SHORT PROBLEM – Copy out each line of the listing that has the word "Identity" in it.

RECORDS FOR THE EXERCISE –
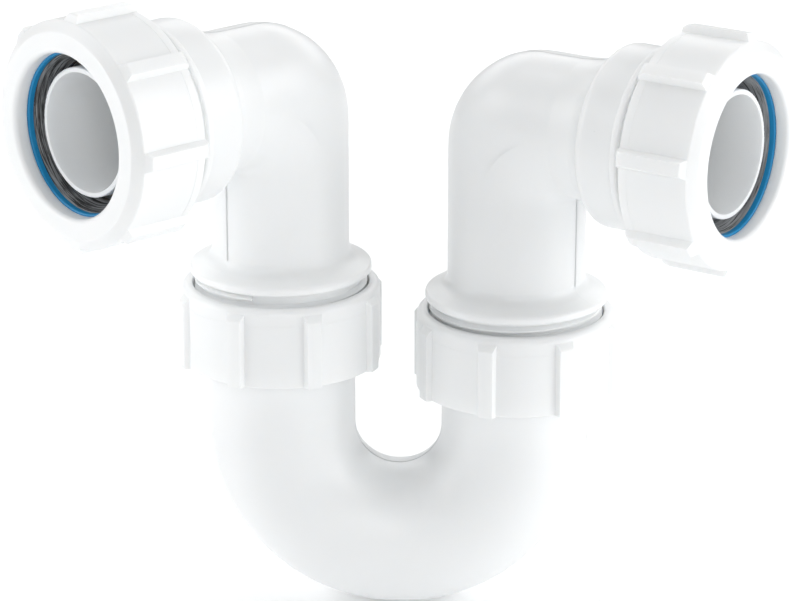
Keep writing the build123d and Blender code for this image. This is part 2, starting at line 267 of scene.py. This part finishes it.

* * *

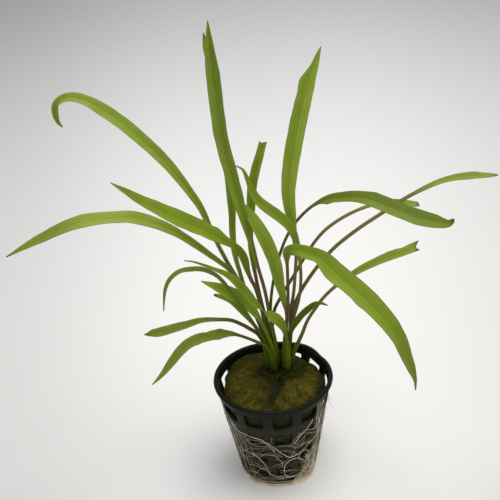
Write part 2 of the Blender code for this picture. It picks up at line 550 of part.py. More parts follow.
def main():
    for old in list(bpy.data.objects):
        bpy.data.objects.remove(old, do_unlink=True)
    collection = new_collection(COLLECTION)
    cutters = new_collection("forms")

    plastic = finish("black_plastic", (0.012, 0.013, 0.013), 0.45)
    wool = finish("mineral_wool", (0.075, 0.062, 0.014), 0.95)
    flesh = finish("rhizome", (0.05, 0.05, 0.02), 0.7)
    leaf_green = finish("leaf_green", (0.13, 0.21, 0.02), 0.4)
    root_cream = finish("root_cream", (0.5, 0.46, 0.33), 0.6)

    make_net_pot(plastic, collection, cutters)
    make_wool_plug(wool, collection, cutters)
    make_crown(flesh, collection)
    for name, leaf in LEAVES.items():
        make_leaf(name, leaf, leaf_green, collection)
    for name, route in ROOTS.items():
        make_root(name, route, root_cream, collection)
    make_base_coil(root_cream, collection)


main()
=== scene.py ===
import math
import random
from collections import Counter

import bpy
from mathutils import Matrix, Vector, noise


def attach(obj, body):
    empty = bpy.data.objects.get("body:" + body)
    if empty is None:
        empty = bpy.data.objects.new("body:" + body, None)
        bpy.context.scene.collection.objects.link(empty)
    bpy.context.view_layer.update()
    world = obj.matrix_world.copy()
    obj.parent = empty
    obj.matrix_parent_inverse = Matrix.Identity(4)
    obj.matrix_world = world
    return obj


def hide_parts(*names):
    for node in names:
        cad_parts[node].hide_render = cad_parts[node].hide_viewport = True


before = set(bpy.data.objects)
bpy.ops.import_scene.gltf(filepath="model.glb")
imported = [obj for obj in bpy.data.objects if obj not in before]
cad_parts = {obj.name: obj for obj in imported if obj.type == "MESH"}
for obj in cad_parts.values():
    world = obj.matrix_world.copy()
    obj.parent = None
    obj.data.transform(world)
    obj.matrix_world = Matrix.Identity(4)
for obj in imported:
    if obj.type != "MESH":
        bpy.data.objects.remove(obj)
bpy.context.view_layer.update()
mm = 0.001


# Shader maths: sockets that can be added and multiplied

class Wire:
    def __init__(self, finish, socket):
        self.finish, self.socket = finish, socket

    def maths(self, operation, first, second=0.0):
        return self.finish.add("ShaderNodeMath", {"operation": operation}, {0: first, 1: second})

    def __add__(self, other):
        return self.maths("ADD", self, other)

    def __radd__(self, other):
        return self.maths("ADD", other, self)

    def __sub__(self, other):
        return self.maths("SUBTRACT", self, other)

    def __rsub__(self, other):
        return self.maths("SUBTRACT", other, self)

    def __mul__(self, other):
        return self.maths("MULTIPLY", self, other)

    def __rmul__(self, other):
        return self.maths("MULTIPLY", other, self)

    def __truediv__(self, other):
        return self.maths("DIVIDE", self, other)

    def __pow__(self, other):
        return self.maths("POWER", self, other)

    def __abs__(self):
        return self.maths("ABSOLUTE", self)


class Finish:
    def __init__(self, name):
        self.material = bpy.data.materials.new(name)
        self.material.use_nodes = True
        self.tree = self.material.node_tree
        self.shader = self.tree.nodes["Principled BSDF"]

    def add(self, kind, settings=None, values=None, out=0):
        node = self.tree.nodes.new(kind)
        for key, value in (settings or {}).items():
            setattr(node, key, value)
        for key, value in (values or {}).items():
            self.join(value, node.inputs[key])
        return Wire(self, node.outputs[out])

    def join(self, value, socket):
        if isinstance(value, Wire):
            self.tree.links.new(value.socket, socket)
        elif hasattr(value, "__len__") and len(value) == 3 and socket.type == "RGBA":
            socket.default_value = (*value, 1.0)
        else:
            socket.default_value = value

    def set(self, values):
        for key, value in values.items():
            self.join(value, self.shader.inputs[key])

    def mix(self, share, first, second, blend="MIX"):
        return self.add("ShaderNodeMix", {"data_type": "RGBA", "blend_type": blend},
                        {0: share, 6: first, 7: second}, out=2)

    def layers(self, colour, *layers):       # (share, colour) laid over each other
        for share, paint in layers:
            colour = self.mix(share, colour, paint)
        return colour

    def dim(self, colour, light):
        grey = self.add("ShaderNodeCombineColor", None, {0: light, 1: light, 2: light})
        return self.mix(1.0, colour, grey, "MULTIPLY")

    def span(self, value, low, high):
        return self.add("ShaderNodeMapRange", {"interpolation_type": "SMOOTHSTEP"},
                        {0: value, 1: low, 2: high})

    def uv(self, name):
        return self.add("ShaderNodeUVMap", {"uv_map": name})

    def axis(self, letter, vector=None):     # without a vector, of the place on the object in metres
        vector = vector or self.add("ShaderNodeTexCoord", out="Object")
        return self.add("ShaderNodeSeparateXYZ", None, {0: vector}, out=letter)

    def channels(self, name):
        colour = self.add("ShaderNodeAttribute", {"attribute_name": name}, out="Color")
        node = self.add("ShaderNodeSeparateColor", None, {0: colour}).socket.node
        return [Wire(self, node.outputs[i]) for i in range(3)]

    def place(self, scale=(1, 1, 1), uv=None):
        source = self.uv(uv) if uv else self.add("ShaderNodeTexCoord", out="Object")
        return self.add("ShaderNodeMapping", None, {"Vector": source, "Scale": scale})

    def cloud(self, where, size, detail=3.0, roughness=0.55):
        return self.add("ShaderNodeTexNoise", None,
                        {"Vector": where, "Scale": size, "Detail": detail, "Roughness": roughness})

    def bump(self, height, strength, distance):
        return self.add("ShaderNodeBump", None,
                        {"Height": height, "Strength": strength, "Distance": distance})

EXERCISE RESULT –
    obj.matrix_parent_inverse = Matrix.Identity(4)
    obj.matrix_world = Matrix.Identity(4)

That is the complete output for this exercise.